Opera plays softly in the background; the nighttime clamor at Bubbledogs is just a faint buzz beyond the curtain. Chang pours champagne while Knappett and three sous-chefs work the stoves. The hand-lettered menu lists just a single word for each course (burrata / pheasant / pasta / pig), playing up the surprise. First up: a plump Cornish shrimp, served raw, with fresh dill and frozen horseradish. It is luscious, elemental, sensational. The chatter of the room drops to a hush as we all realize what we’re in for: attention must be paid. Knappett, meanwhile, is as humble as can be, introducing each course himself and charming his guests with funny stories. He confesses to nearly being arrested while foraging for sorrel and nettles on national parkland (“The cop said, ‘I have no idea why anyone would want to eat this stuff, so I’m going to look the other way—but don’t ever come back here again’ ”). He rhapsodizes about the 32 varieties of herbs growing “at my mum’s place” in Cambridgeshire, including the verbena that perfumes the sauce for the Scottish lobster. He raves about the samphire he collected on the coast of Cornwall and the English—yes, English—truffles he sources from “a top-secret woodland” in Wiltshire.
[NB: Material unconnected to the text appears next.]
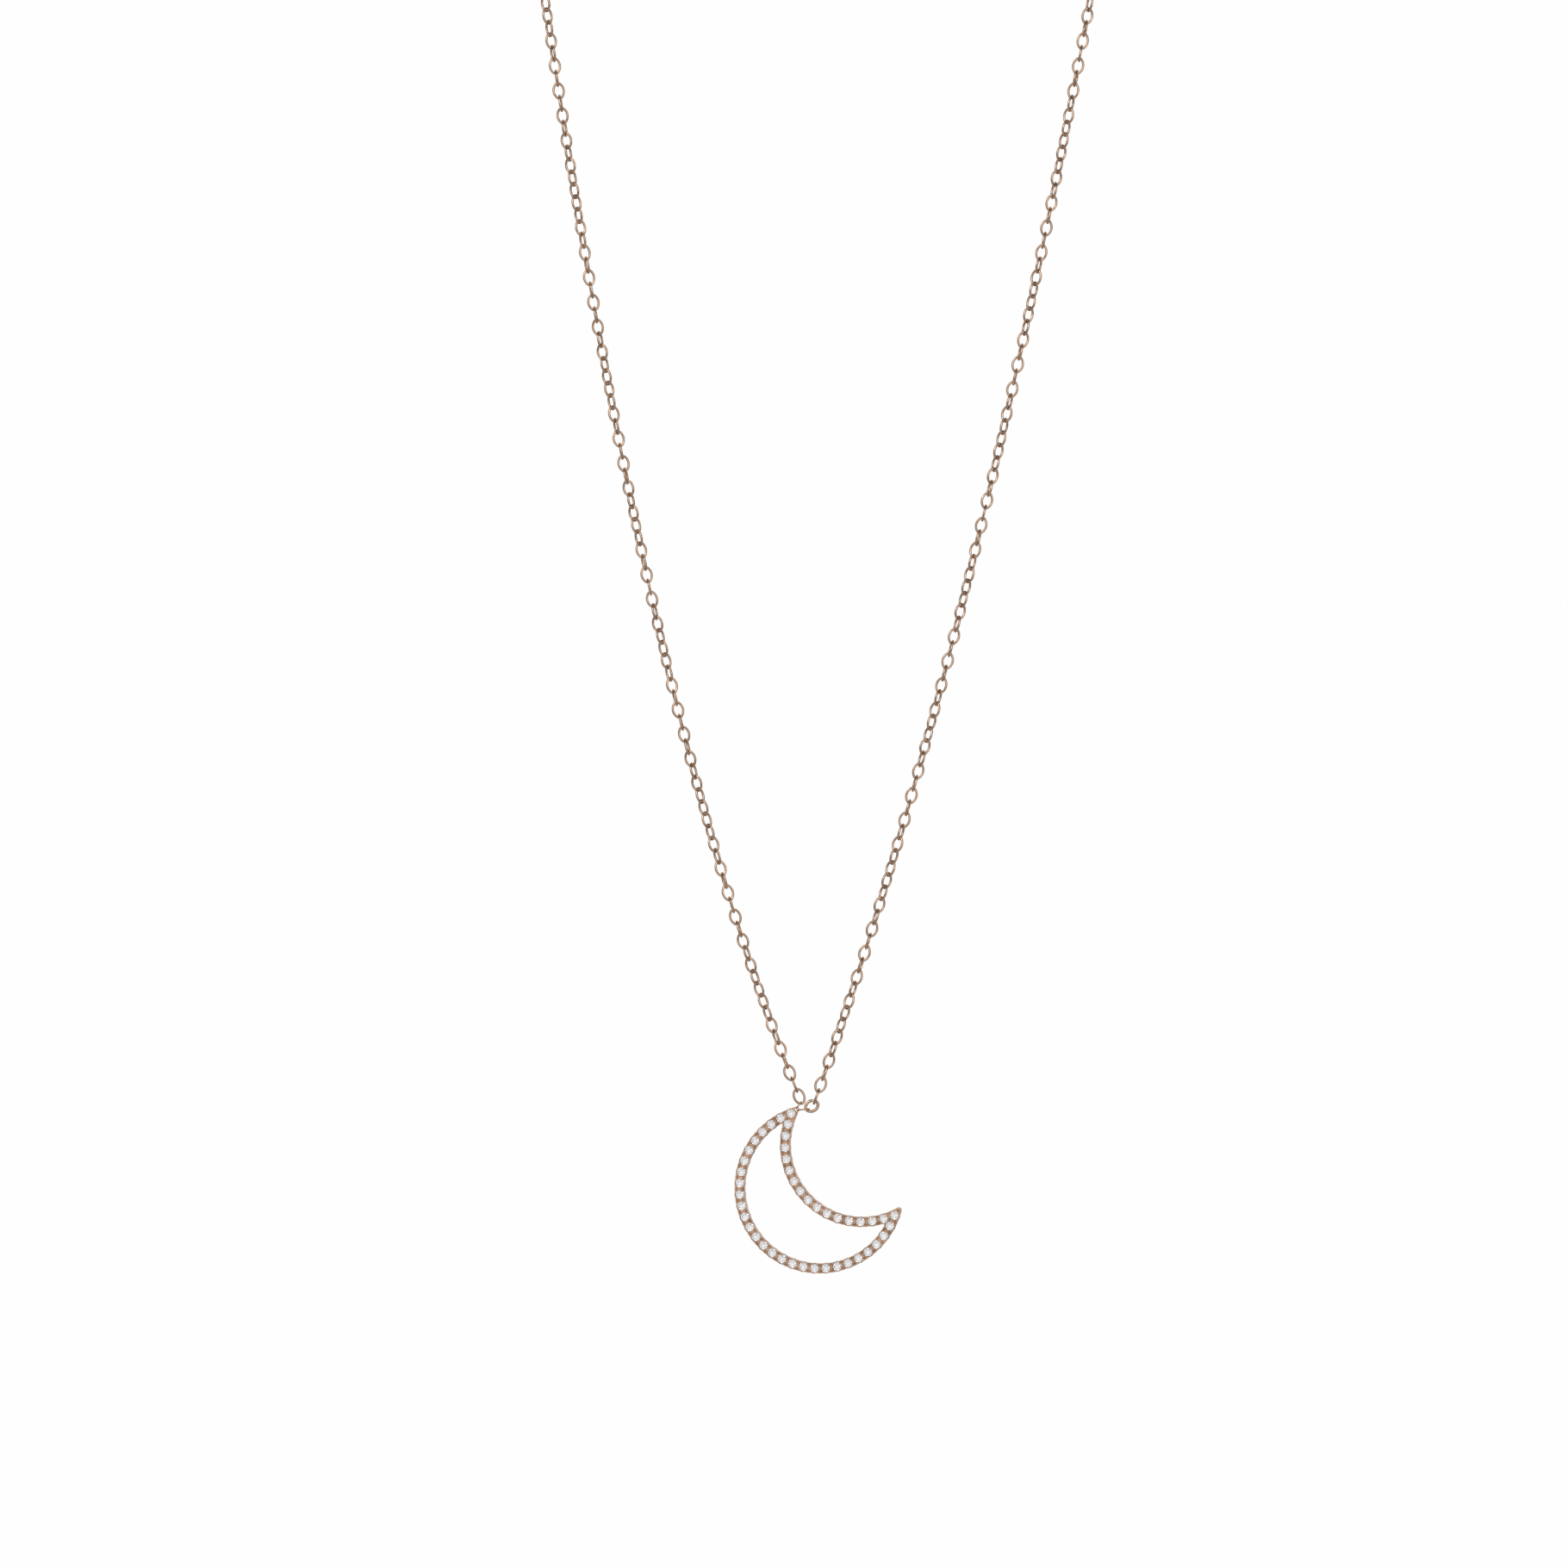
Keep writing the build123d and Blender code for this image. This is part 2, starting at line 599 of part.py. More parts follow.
spring_foot = clasp_plane.location * Location((SPRING_AT, SPRING_LOW, 0), (-90, 0, 0))
with BuildPart(Plane(spring_foot)) as clasp_spring:
    with BuildLine() as coil:
        Helix(
            pitch=(SPRING_HIGH - SPRING_LOW) / SPRING_TURNS,
            height=SPRING_HIGH - SPRING_LOW,
            radius=SPRING_RADIUS,
        )
    with BuildSketch(Plane(origin=coil.line @ 0, z_dir=coil.line % 0)):
        Circle(SPRING_WIRE / 2)
    sweep(is_frenet=True)
write(clasp_spring, "clasp_spring")

with BuildPart() as clasp_jump_ring:
    with Locations(Plane(origin=along_clasp(clasp_ring_at), z_dir=UP)):
        Torus(CLASP_RING_RADIUS, CLASP_RING_WIRE / 2)
write(clasp_jump_ring, "clasp_jump_ring")

# ---------------------------------------------------------------- extender

closing_centre = along_clasp(closing_ring_at)
with BuildPart() as closing_ring:
    with Locations(Plane(origin=closing_centre, z_dir=UP)):
        Torus(CLOSING_RING_RADIUS, CLOSING_RING_WIRE / 2)
write(closing_ring, "closing_ring")

EXTENDER_PITCH = 2 * EXTENDER_RADIUS - EXTENDER_WIRE - EXTENDER_PLAY
hang_y = closing_centre.Y + CLOSING_RING_RADIUS
first_drop = CLOSING_RING_WIRE / 2 + EXTENDER_WIRE / 2 + RING_PLAY
extender_top = Vector(
    closing_centre.X, hang_y, first_drop - EXTENDER_RADIUS
)  # centre of the first ring: its top wire rests on the closing ring
half_count = EXTENDER_LINKS // 2
for n, name in enumerate(("upper_extender_chain", "lower_extender_chain")):
    with BuildPart() as run:
        for i in range(n * half_count, (n + 1) * half_count):
            facing = (1, 0, 0) if i % 2 == 0 else (0, 1, 0)
            place = extender_top - UP * (EXTENDER_PITCH * i)
            with Locations(Plane(origin=place, x_dir=(0, 0, 1), z_dir=facing)):
                Torus(EXTENDER_RADIUS, EXTENDER_WIRE / 2)
    write(run, name)

# The drop's loop goes through the last ring, which faces back.
last_centre = extender_top - UP * (EXTENDER_PITCH * (EXTENDER_LINKS - 1))
last_bottom = last_centre - UP * EXTENDER_RADIUS
loop_top = last_bottom + UP * (EXTENDER_WIRE / 2 + DROP_LOOP_WIRE / 2 + RING_PLAY)
loop_centre = loop_top - UP * DROP_LOOP_RADIUS
drop_top = loop_centre - UP * (DROP_LOOP_RADIUS - DROP_LOOP_SINK)
with BuildPart() as end_drop:
    with Locations(Plane(origin=loop_centre, x_dir=(0, 0, 1), z_dir=(1, 0, 0))):
        Torus(DROP_LOOP_RADIUS, DROP_LOOP_WIRE / 2)
    with BuildSketch(Plane(origin=drop_top, x_dir=(1, 0, 0), z_dir=(0, -1, 0))):
        with BuildLine():
            round_low = DROP_DIAMETER / 2 - DROP_LENGTH
            bulb = CenterArc((0, round_low), DROP_DIAMETER / 2, -90, DROP_BULB_TURN)
            neck = (DROP_NECK_RADIUS, 0)
            Spline(bulb @ 1, DROP_SHOULDER, neck, tangents=[bulb % 1, (-0.1, 1)])
            Line(neck, (0, 0))
            Line((0, 0), (0, -DROP_LENGTH))
        make_face()
    revolve(axis=Axis(drop_top, (0, 0, 1)))
write(end_drop, "end_drop")

# ---------------------------------------------------------------- sizes and joint places

chain_length = 2 * LINKS_PER_STRAND * PITCH + left_length + right_length
closed = chain_length + abs(left_end.X - right_end.X)
print("closed length", round(closed, 1), "links", 2 * LINKS_PER_STRAND + left_count + right_count)
print("neck steps", round(left_length / left_count, 4), round(right_length / right_count, 4))
print("tip ring radii", round(left_ring_radius, 3), round(right_ring_radius, 3))
print("neck loop", [round(v, 2) for v in (left_contacts[-1].X, right_contacts[-1].X, NAPE_Y)])
links_per_level = LINKS_PER_NODE * NODES_PER_LEVEL
for level in range(LEVELS + 1):
    at = LINKS_PER_STRAND - links_per_level * level
    a, b = left_contacts[at], right_contacts[at]
    print("level", level + 1, [round(v, 4) for v in (a.X, b.X, a.Y, a.Z)])
print("moon front", [round(v, 5) for v in moon_front])
print("eye", [round(v, 4) for v in eye], "moon centre", [round(v, 3) for v in moon_centre])
print("lever pivot", [round(v, 4) for v in clasp_plane.from_local_coords(PIVOT)])
print("extender pivot", [round(v, 4) for v in (closing_centre.X, hang_y, 0)])
middle_pivot = extender_top - UP * (EXTENDER_PITCH * (half_count - 0.5))
print("extender middle", [round(v, 4) for v in middle_pivot])
print("drop pivot", [round(v, 4) for v in last_bottom])
print("moon centroid", [round(v, 3) for v in moon_frame.part.center(CenterOf.MASS)])
print("spring", round(clasp_spring.part.volume, 4), clasp_spring.part.is_valid)
print("files", len(written))
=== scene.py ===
"""The looks of the crescent-moon necklace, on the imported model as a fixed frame."""

import json
from math import cos, pi, sin, tau

import bmesh
import bpy
import numpy as np
from mathutils import Matrix, Vector


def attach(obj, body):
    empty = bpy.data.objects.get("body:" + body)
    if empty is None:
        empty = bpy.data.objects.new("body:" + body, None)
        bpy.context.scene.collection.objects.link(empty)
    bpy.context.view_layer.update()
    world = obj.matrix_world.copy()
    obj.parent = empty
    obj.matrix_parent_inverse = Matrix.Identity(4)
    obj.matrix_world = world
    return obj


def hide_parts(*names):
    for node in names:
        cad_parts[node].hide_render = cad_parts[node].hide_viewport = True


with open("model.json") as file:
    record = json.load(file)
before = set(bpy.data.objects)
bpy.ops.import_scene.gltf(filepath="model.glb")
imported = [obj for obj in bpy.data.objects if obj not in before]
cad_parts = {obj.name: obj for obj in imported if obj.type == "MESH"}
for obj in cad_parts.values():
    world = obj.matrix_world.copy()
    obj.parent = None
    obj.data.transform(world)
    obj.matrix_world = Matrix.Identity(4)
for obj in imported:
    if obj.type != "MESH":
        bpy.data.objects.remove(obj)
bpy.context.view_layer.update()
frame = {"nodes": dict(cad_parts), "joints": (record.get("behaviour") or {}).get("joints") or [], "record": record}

MM = 0.001
FRONT = Vector((0, -1, 0))
scene = bpy.context.scene

# ---------------------------------------------------------------- places


def joint_named(name):
    for joint in frame["joints"]:
        if joint["name"] == name:
            return joint
    raise KeyError(name)


def body_of_node(node):
    for body, members in frame["record"]["behaviour"]["bodies"].items():
        if node in members:
            return body
    raise KeyError(node)


feet = Vector(joint_named("pendant_nod")["pos_m"])
moon_front = np.array(joint_named("pendant_swing")["axis"])

# ---------------------------------------------------------------- camera

# The picture is as wide as it is high. Its middle lies this far above the strands' feet.
PICTURE_SIZE = 172.9 * MM
PICTURE_ABOVE_FEET = 35.1 * MM
PICTURE_MIDDLE_X = -4.19 * MM
CAMERA_DISTANCE = 1.5
SENSOR = 36.0

target = Vector((PICTURE_MIDDLE_X, feet.y, feet.z + PICTURE_ABOVE_FEET))


def add_camera():
    data = bpy.data.cameras.new("camera")
    data.sensor_width = SENSOR
    data.lens = SENSOR * CAMERA_DISTANCE / PICTURE_SIZE
    data.clip_start = 0.01
    data.clip_end = 20
    camera = bpy.data.objects.new("camera", data)
    camera.location = target + FRONT * CAMERA_DISTANCE
    camera.rotation_euler = (pi / 2, 0, 0)
    scene.collection.objects.link(camera)
    scene.camera = camera


add_camera()

# ---------------------------------------------------------------- studio light


def area_light(name, way, distance, size, radiance):
    """A soft box that faces the necklace. Its power follows from how bright it looks."""
    data = bpy.data.lights.new(name, "AREA")
    data.shape = "RECTANGLE"
    data.size, data.size_y = size
    data.energy = radiance * pi * size[0] * size[1]
    lamp = bpy.data.objects.new(name, data)
    lamp.location = target + Vector(way).normalized() * distance
    lamp.rotation_euler = (target - lamp.location).to_track_quat("-Z", "Y").to_euler()
    scene.collection.objects.link(lamp)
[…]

In an era when restaurant cooking is about too many hands doing too much with your food or too few doing far too little, Kitchen Table finds a laudable balance. The pheasant course, for instance: confited leg meat, mixed with thyme and pickled rhubarb, then rolled in delicate brik pastry and deep-fried, like a Moroccan cigar. It rests on a silky purée of Jerusalem artichokes alongside stewed bonbon dates, and is scattered with puffed barley. The result is ingenious: complex yet comforting, novel yet deeply familiar.
While Knappett explains each dish, his sous-chefs are already assembling the next course, like stagehands in the wings, offering us tantalizing glimpses of what’s to come: a snow-white turbot fillet here, a tangle of sea purslane there. The cooks are remarkably young—average age 24—but maintain intense focus, working hard to create a sense of play. After three hours the night is winding down, and the kitchen crew begins to relax and joke around. Strangely, no one seems tired, least of all the guests. Despite the late hour—and the forest of empty wine glasses before us—we’re feeling rather energized. So much so that I’m tempted to order another round of the pheasant.